A woman has detailed the Tinder date she went on with Bryan Kohberger, the 28 year old charged in the killings of four University of Idaho students.
The woman went to the movies with Kohberger after matching with him on the dating app, she said in a TikTok video posted on Monday, which has since been viewed more than a million times.
“We matched on Tinder. We talked for a couple hours and then he was like, ‘Hey, you want to go to the movies with me tonight?’ I was like, sure. So we went to the movies.”
The date took place about seven years ago, the woman said. However, her contact with Kohberger was “very brief,” lasting no more than 24 hours.
The woman said she did not recall the movie they saw, but remembered that she and Kohberger ended up at her college dorm afterwards.
Kohberger “invited himself inside,” she said, and wanted to watch another movie on Netflix.
“He kept trying to touch me, not like inappropriately, just like trying to tickle and like, rub my shoulders and stuff,” she said.
“And I was like, ‘Why are you touching me or what are you doing?’”
That prompted Kohberger to get “super serious,” she said.
“He’s like, I’m not and I’m like, you are though, and he’s like, I’m not touching you. Kind of like trying to gaslight me into thinking that he didn’t touch me, which is weird.”
The woman said she then told Kohberger she was going to the shared bathroom in her dorm, and that he followed her there.
“He didn’t go in with me, but like he stood outside the door and like, I don’t know, I just thought that was weird,” she said.
In an effort to get him to leave she pretended to throw up—but not because she was afraid of him.
“It wasn’t because I was scared of him or like thought he would hurt me if I asked him to leave. It was just mostly because I’m socially awkward. I didn’t know how to ask him to leave,” the woman said.
She said he then sent her a message on Tinder saying he was leaving.
“Awesome, my plan worked… and then about an hour later, he texted me and said I had good birthing hips, so I never talked to him” again, she said.
Kohberger, a doctoral student and teaching assistant in the Department of Criminal Justice and Criminology at Washington State University, is facing four counts of first-degree murder and one count of felony burglary.
He is accused of breaking into a rental house near the University of Idaho campus in Moscow in the early hours of November 13 and fatally stabbing Kaylee Goncalves, 21, Madison Mogen, 21, Xana Kernodle, 20, and Ethan Chapin, 20.
The four were found dead in the house after a 911 call later that day to report an unconscious person. The women lived in the house with two other roommates, who were unharmed, while Chapin was visiting Kernodle, his girlfriend.
A probable cause affidavit unsealed on Thursday said DNA evidence, surveillance footage and cell phone records led law enforcement to Kohberger as the suspect in the killings.

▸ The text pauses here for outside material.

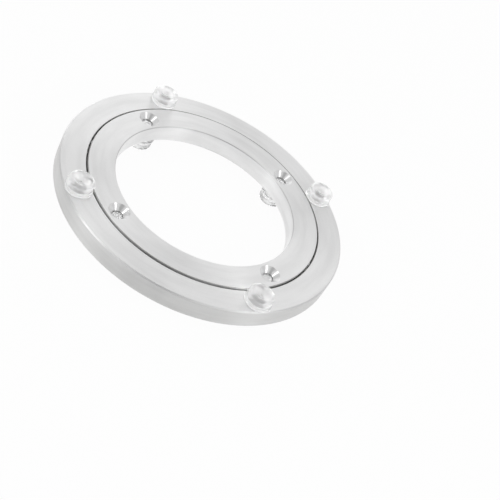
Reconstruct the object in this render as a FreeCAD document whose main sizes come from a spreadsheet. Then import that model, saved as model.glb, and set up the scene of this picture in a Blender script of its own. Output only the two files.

He made his first appearance in an Idaho court on January 5 after being extradited from Pennsylvania, where he was arrested at his parents’ home on December 30.
Kohberger’s public defender in Pennsylvania, Jason LaBar, said his client was “eager to be exonerated of these charges” and “should be presumed innocent until proven otherwise.”
Attorneys, investigators and others in the case are now barred from talking after a judge placed them under a sweeping gag order.
In a follow-up video on TikTok, the woman explained that she posted the video about her date with Kohberger to dispel rumors that began circulating after she wrote a comment on Facebook about it.
She added that she also wanted women to be cautious when meeting up with strangers.
“Just be aware of who you’re meeting up with and maybe save another 19-year-old girl from being stupid,” she said.
“I was lucky that he didn’t hurt me and I was lucky that no one else I went on Tinder date with hurt me but things could have ended very differently.”
Newsweek has contacted the woman for further comment.